■ DATA SHOWN

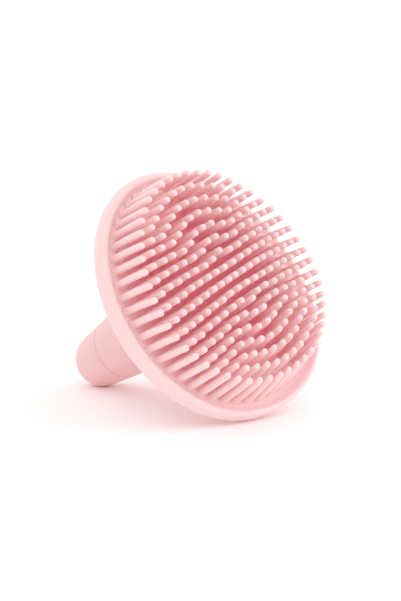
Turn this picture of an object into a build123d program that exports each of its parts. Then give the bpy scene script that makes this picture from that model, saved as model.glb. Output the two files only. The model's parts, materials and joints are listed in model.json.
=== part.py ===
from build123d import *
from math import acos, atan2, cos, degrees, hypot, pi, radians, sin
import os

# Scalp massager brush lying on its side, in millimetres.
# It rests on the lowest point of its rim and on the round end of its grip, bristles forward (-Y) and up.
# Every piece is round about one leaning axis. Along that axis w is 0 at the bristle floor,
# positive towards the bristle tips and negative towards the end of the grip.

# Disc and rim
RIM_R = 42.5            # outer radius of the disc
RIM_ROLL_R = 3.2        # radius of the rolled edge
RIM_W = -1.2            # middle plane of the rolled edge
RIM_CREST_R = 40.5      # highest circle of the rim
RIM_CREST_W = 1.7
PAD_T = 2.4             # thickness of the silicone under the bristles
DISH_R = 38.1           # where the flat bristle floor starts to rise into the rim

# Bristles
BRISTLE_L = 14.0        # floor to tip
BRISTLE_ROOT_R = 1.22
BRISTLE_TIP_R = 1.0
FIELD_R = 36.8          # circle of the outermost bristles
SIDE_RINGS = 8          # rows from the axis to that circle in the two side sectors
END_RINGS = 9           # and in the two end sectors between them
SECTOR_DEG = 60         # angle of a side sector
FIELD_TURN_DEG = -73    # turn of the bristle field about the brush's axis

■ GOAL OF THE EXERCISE
All of the lines above must be returned exactly.

■ THE ANSWER
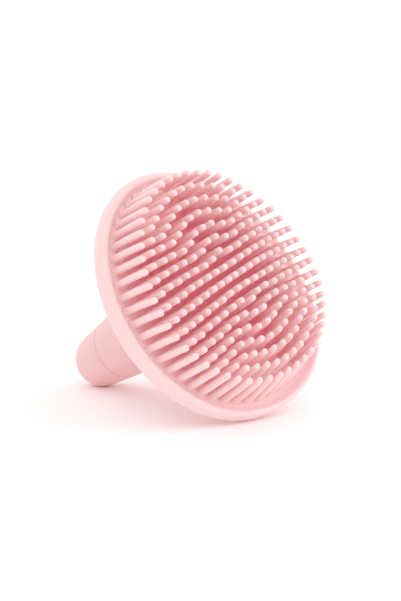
Turn this picture of an object into a build123d program that exports each of its parts. Then give the bpy scene script that makes this picture from that model, saved as model.glb. Output the two files only. The model's parts, materials and joints are listed in model.json.
=== part.py ===
from build123d import *
from math import acos, atan2, cos, degrees, hypot, pi, radians, sin
import os

# Scalp massager brush lying on its side, in millimetres.
# It rests on the lowest point of its rim and on the round end of its grip, bristles forward (-Y) and up.
# Every piece is round about one leaning axis. Along that axis w is 0 at the bristle floor,
# positive towards the bristle tips and negative towards the end of the grip.

# Disc and rim
RIM_R = 42.5            # outer radius of the disc
RIM_ROLL_R = 3.2        # radius of the rolled edge
RIM_W = -1.2            # middle plane of the rolled edge
RIM_CREST_R = 40.5      # highest circle of the rim
RIM_CREST_W = 1.7
PAD_T = 2.4             # thickness of the silicone under the bristles
DISH_R = 38.1           # where the flat bristle floor starts to rise into the rim

# Bristles
BRISTLE_L = 14.0        # floor to tip
BRISTLE_ROOT_R = 1.22
BRISTLE_TIP_R = 1.0
FIELD_R = 36.8          # circle of the outermost bristles
SIDE_RINGS = 8          # rows from the axis to that circle in the two side sectors
END_RINGS = 9           # and in the two end sectors between them
SECTOR_DEG = 60         # angle of a side sector
FIELD_TURN_DEG = -73    # turn of the bristle field about the brush's axis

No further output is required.